• _Exercise brief_:
Quote only the lines from the line containing "pieces = [build_sheet(sheet, tissue)" to the line containing "cad_parts[obj.name] = obj", with both of those lines included, please, exactly as written.

• _Data lines_:
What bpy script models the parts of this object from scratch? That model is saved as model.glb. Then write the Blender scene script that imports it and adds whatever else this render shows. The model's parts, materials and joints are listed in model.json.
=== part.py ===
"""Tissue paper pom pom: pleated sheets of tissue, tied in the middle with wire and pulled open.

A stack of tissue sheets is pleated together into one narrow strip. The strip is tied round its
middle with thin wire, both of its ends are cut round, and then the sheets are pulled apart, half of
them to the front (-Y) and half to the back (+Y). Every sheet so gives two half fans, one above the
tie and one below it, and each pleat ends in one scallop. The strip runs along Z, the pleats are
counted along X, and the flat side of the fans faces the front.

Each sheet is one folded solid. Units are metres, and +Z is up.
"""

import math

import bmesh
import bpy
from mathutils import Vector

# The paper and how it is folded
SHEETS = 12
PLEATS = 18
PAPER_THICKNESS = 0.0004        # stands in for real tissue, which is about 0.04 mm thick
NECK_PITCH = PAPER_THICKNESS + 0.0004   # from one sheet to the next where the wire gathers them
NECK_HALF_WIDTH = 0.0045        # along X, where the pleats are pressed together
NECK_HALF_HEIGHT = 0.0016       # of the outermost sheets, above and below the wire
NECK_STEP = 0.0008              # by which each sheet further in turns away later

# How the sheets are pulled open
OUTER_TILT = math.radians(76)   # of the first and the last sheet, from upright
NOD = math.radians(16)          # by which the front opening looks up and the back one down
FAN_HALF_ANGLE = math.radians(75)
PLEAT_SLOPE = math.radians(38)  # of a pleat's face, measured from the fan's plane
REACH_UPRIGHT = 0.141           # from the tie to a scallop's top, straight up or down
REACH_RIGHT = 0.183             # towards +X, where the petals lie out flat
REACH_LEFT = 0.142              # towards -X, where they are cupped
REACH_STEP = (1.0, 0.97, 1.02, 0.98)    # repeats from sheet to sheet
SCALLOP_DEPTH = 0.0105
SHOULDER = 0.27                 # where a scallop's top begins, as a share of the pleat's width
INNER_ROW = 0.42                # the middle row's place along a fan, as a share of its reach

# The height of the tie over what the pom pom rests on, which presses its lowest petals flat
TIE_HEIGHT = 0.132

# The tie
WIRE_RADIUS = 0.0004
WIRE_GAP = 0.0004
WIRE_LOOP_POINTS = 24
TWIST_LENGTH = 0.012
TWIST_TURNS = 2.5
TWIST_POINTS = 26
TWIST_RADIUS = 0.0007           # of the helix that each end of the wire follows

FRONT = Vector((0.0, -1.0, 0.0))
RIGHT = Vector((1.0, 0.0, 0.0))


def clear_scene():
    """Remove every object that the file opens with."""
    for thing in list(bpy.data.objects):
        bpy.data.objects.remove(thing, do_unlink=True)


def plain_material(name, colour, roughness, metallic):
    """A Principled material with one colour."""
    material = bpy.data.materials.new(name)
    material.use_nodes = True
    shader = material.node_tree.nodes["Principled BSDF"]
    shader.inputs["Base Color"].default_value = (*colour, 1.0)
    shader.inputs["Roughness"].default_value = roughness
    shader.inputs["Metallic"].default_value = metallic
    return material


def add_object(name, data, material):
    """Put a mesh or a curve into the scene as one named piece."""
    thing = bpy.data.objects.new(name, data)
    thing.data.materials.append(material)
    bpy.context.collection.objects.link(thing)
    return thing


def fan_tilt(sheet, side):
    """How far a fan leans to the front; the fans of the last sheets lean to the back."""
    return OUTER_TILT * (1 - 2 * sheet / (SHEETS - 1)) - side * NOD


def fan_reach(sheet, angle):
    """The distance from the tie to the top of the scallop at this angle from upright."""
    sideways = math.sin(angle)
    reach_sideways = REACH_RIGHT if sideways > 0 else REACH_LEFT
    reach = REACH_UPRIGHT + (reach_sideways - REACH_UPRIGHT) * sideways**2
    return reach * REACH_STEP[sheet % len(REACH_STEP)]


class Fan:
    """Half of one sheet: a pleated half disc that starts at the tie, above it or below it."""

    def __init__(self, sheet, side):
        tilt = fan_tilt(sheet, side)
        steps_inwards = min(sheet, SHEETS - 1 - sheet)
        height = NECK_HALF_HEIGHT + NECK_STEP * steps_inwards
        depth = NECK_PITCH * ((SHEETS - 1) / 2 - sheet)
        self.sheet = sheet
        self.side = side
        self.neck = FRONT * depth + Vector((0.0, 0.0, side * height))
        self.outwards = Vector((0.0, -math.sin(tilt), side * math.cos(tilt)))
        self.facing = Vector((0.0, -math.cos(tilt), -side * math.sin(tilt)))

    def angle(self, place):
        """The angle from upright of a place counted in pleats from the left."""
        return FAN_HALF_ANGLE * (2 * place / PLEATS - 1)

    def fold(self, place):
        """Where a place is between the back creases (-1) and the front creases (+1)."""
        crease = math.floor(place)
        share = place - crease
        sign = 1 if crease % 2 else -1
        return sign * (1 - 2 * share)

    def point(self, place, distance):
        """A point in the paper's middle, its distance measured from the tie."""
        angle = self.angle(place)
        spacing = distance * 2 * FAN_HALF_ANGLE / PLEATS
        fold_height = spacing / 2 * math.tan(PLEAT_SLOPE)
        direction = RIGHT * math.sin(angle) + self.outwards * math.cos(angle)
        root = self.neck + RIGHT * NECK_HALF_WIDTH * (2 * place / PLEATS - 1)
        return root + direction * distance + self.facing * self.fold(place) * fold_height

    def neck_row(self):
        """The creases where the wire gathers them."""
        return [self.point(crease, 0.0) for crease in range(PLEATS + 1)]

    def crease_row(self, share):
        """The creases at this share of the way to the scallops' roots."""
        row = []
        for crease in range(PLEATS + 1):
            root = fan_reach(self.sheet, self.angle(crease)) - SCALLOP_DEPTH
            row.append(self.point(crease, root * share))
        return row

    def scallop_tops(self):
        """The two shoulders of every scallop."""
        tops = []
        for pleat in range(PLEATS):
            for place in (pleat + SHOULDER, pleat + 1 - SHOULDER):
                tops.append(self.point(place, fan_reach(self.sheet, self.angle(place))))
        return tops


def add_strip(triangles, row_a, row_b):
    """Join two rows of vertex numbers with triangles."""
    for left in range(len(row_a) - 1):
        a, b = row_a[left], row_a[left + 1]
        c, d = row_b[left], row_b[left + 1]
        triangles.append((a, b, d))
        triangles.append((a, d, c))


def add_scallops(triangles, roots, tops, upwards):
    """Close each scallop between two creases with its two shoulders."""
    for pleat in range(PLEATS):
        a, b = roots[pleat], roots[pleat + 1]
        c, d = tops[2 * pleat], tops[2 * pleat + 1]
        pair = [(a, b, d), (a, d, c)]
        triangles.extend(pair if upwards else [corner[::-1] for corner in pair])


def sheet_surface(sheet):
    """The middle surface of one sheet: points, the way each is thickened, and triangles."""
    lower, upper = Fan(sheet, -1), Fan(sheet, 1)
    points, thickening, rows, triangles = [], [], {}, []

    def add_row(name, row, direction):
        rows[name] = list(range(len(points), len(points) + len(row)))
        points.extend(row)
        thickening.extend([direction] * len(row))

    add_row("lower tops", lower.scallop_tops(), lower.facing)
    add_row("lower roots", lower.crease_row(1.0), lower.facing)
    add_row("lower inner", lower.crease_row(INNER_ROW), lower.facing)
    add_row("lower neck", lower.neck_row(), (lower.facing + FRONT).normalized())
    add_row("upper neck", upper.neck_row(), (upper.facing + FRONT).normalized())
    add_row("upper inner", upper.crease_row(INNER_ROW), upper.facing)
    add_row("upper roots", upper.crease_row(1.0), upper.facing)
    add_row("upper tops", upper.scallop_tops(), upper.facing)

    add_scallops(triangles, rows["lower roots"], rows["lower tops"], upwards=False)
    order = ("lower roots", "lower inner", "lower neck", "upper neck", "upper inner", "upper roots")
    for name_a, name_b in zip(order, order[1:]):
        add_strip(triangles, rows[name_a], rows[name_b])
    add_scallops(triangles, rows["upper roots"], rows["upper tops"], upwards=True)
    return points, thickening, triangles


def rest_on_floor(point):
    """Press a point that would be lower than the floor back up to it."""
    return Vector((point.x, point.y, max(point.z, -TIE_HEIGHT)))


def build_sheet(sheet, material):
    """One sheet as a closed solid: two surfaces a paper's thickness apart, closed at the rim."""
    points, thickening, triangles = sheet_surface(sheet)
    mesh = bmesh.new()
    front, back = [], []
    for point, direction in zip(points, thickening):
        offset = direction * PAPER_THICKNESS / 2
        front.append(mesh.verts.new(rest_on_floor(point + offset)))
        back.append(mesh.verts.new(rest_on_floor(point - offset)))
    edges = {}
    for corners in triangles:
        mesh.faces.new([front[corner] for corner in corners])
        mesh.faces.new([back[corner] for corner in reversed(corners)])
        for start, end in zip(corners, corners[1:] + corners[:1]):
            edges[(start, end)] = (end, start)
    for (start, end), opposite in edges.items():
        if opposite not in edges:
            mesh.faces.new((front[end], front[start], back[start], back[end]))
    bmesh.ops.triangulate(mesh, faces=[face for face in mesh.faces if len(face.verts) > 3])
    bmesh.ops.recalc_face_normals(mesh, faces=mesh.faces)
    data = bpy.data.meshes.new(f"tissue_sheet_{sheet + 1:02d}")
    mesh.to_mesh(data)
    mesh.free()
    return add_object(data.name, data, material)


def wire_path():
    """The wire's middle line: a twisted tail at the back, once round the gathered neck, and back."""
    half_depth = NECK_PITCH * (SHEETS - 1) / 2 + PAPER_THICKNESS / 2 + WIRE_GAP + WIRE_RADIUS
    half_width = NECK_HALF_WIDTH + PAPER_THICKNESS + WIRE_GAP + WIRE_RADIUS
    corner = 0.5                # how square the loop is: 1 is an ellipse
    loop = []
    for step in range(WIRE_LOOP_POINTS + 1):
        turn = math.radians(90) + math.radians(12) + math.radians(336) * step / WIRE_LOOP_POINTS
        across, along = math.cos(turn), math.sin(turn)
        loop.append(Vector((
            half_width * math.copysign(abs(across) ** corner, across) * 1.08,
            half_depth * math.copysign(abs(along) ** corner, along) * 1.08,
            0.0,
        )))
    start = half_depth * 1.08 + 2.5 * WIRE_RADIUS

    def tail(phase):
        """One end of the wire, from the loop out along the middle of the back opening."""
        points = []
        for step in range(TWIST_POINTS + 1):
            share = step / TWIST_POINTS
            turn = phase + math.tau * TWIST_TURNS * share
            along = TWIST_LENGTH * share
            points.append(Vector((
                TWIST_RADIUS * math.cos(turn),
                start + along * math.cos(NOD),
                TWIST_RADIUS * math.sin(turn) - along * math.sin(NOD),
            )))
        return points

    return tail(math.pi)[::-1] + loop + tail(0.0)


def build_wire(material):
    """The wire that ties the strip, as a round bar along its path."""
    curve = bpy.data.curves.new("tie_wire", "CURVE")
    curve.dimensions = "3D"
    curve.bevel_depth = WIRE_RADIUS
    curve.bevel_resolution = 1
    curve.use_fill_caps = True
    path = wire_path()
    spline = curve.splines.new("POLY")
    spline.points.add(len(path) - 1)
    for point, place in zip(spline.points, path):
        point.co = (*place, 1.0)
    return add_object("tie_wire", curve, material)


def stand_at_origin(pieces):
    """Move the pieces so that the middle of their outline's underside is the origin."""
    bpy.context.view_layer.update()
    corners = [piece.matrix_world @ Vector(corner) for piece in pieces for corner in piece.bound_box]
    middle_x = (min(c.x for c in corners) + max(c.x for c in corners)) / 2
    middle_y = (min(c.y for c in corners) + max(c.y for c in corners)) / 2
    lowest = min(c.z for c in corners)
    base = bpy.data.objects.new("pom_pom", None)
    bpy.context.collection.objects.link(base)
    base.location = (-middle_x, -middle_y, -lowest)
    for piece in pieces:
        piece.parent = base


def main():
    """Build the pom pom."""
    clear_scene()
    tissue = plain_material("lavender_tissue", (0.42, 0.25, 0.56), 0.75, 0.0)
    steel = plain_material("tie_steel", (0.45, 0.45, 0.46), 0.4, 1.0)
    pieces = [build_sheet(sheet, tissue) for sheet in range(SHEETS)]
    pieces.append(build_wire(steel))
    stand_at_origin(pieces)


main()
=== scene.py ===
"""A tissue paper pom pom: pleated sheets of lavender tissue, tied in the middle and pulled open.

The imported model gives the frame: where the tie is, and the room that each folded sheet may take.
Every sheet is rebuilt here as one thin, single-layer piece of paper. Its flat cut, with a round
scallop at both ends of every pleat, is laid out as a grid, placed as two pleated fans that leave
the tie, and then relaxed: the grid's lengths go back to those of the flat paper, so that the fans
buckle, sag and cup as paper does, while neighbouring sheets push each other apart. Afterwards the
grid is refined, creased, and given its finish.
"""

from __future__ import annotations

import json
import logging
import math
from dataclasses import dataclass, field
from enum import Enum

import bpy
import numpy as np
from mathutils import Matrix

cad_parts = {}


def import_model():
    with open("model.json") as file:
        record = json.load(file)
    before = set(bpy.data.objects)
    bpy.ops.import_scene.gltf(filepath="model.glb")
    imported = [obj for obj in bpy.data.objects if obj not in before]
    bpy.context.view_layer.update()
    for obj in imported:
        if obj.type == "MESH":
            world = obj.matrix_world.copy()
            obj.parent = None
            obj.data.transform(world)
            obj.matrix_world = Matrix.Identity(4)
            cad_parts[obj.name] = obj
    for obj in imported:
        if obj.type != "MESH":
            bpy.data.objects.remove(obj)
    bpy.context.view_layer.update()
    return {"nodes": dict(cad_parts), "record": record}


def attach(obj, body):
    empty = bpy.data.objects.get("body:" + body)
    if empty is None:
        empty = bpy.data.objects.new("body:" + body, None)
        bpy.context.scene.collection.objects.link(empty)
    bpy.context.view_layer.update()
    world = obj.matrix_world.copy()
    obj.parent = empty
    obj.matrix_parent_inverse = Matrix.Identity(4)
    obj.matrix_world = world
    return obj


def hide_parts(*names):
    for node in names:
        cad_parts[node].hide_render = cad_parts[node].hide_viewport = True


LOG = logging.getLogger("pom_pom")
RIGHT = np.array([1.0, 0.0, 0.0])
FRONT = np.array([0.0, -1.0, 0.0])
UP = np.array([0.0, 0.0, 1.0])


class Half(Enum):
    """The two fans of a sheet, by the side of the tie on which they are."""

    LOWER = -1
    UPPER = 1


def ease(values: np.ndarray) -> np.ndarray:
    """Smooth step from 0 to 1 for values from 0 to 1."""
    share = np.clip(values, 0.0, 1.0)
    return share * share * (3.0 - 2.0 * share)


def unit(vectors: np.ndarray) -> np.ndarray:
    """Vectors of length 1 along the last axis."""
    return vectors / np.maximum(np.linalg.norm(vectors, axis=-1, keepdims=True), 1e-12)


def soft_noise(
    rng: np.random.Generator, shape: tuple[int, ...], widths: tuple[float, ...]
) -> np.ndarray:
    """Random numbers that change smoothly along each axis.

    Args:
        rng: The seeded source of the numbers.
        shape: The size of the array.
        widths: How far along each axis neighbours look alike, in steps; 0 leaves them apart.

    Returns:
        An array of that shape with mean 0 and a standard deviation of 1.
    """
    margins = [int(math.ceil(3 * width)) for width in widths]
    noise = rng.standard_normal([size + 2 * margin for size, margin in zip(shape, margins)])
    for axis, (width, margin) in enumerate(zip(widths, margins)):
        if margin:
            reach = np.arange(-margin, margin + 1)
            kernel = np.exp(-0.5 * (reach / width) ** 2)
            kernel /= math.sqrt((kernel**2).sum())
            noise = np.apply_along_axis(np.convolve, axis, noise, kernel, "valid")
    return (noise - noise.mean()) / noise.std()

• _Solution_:
    pieces = [build_sheet(sheet, tissue) for sheet in range(SHEETS)]
    pieces.append(build_wire(steel))
    stand_at_origin(pieces)


main()
=== scene.py ===
"""A tissue paper pom pom: pleated sheets of lavender tissue, tied in the middle and pulled open.

The imported model gives the frame: where the tie is, and the room that each folded sheet may take.
Every sheet is rebuilt here as one thin, single-layer piece of paper. Its flat cut, with a round
scallop at both ends of every pleat, is laid out as a grid, placed as two pleated fans that leave
the tie, and then relaxed: the grid's lengths go back to those of the flat paper, so that the fans
buckle, sag and cup as paper does, while neighbouring sheets push each other apart. Afterwards the
grid is refined, creased, and given its finish.
"""

from __future__ import annotations

import json
import logging
import math
from dataclasses import dataclass, field
from enum import Enum

import bpy
import numpy as np
from mathutils import Matrix

cad_parts = {}


def import_model():
    with open("model.json") as file:
        record = json.load(file)
    before = set(bpy.data.objects)
    bpy.ops.import_scene.gltf(filepath="model.glb")
    imported = [obj for obj in bpy.data.objects if obj not in before]
    bpy.context.view_layer.update()
    for obj in imported:
        if obj.type == "MESH":
            world = obj.matrix_world.copy()
            obj.parent = None
            obj.data.transform(world)
            obj.matrix_world = Matrix.Identity(4)
            cad_parts[obj.name] = obj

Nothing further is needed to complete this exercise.